In what was considered a stunning win, Montgomery took the senate seat which included Bossier, Webster, Bienville and Claiborne parishes with 55 percent of the vote in a runoff. He was 31 years old, and found himself dealing with some of the most powerful men in the state. At the top of the list was Gov. John McKeithen.

“Gov. McKeithen liked me and he let me do a lot of things as a young senator,” Montgomery recalled.
“He put me with men like ‘Dutch’ Morial and Bubba Henry and we rewrote the state’s worker compensation laws.”

Montgomery served one term in the senate, losing his reelection bid in 1972 to the man he had defeated previously. Undeterred, he returned to his law practice which he moved to Minden.

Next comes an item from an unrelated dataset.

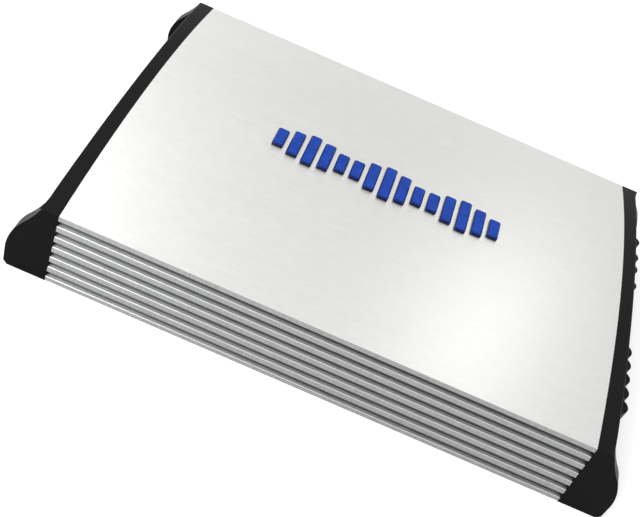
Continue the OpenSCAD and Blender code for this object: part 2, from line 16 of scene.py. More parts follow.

“I moved the practice to Minden because I could see the handwriting on the wall,” he said. “Minden had a more diverse economy. It wasn’t dependent on one thing like a paper mill. From day one, the practice in Minden was successful.”

As he worked to grow his practice, he and Carolyn raised three children. John Jr. is an attorney in the Richmond, Virginia area; Elizabeth is a business owner who lives in Minden; Rebecca lives with her husband in Longview, Texas.

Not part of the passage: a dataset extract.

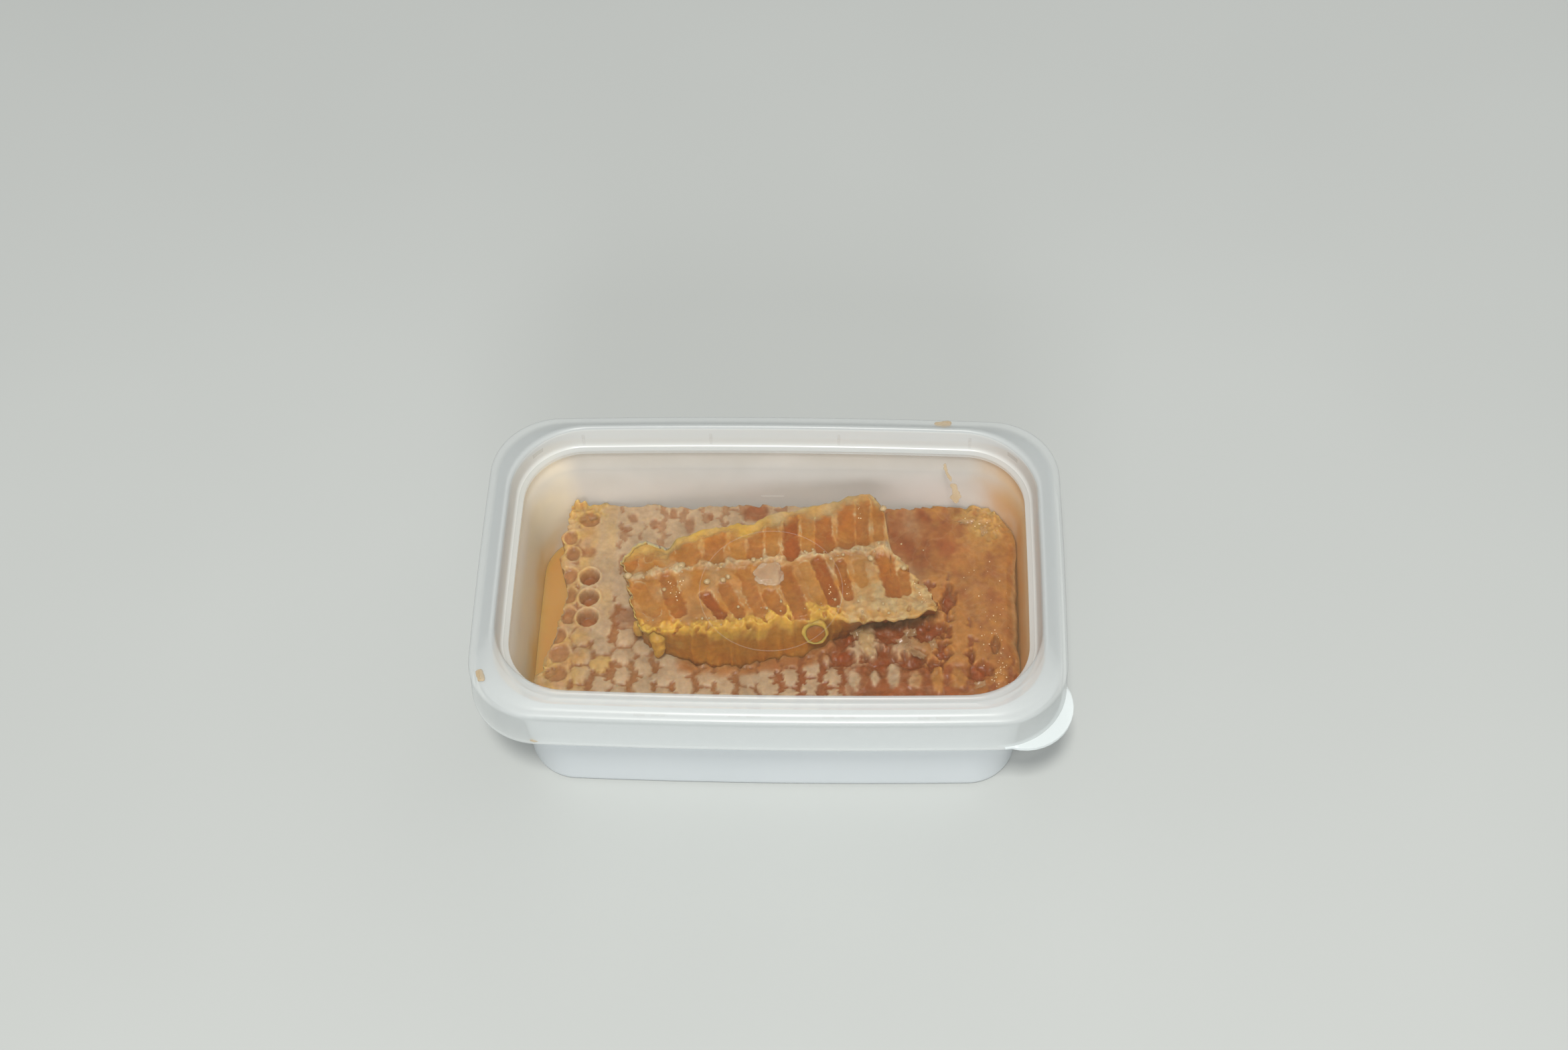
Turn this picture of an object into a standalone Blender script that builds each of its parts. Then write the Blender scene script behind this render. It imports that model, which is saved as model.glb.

Over the years, he has made friends who he credits with “helping me with whatever measure of success I have attained.”

“James Madden and I have engaged in a lot of endeavors and I look forward to more. Dr. Gary Daniel and Dr. McIntyre Bridges were very good friends and business associates,” he said. “We got together and enjoyed some successes.”

“And Pearce Jamieson got me involved when we purchased the hospital. He also had a vision for the banking industry in Minden before anyone else,” Montgomery added. “I also thank Schuyler Marvin for giving me the opportunity to finish my career in a dignified fashion.”

The 78-year-old Montgomery said his career experiences have taught him that things happen for a purpose. A person should also understand the importance of giving credit where it’s due.

“Everything I have and the successes I have had are gifts from God,” he said. “I have achieved nothing on my own.”